The pictorial representation of war surroundings is similar in all aspects in both scripts. The “Lemon tree” is able to give the memorial picture of what takes place in a war front and the likely to be the picture after the calming of the situation. The impression is similar to the shackles shown in the pictures of the war scenes and combat setting and cries of the civilians implied by the pictorial representation of the war tone area. For instance, a picture of an Iraqi girl with a bullet would be treated by Steve Mumford is a grotesque outlining of the ground situation. The war pictorials are essential and critical to the realization of the scripts and the combat operations in the war front.

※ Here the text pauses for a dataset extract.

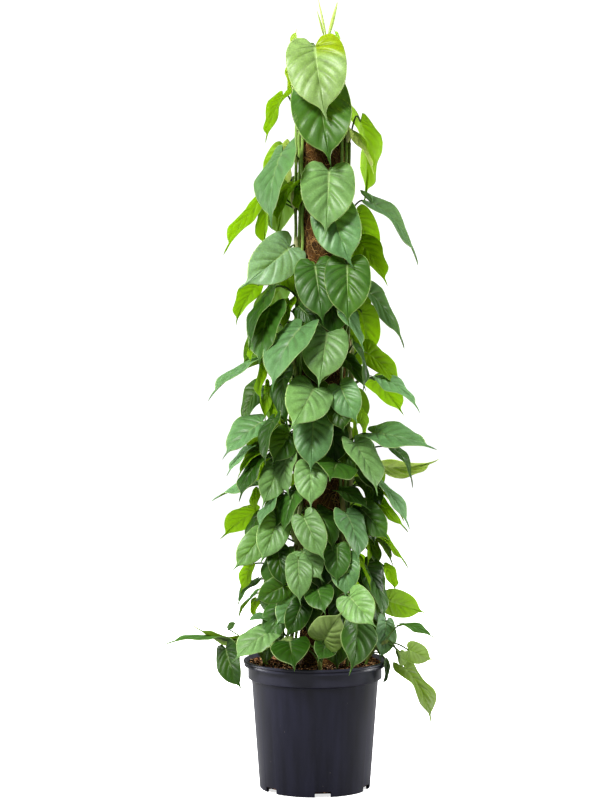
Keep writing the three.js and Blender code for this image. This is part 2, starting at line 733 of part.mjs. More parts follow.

In “Waltz with Bashir,” Ari is surprised that he is not able to remember anything anymore relating to his life in Lebanon in early eighties in the Israel army mission. It is due to this fact that Ari was intrigued to meet and interview his old friends and fellow comrades to really ascertain the happenings in his life. Ari had to travel around the world and get his friends share what they have regarding their mission into Lebanon and what could have taken place. He had completely lost the picture of what took place resulting to his nightmares. In contrast, from Tim Obrien’s “how to tell a war story,” the narrator is able to really narrate in a letter to the victims sister all the happenings in prose. He can remember all that resulted to the death of his comrade and a friend he confesses that he “loved” much. He says ‘the guy was his best friend in the world; they were like soul mates and twins, or something.’ Rat tells the sister that “the guy was a little crazy, for sure” meaning he had the precise picture of his ordain in life “but crazy in a good way, a real daredevil.” The scenes here are able to justify that Rat in Tim Obrien’s “how to tell a war story” was able to make a recount of all that took place against the narrator In “Waltz with Bashir.”

In Tim Obrien’s “how to tell a war story,” the narrator argues out that ‘you can tell a story if it does embarrass you” because “if you don’t care for obscenity, you don’t care for the truth,” (O’Brien, 1990, Pp. 2). This is similar to what is depicted in “Waltz with Bashir.” This is because Ari does not hide his embarrassment of the nightmares; he instead opts to take a world tour towards the search of truth in his life as an Israel army man during their Lebanon mission in early eighties. Thus the two scripts are similar in this point of view.

Basing on the above discussions, it can be deduced that the two texts “Waltz with Bashir” and Tim Obrien’s “how to tell a war story,” are related in some way and varied in another. Similarities are ramparting same as differences in context, setting and the circumstances surrounding the scenes.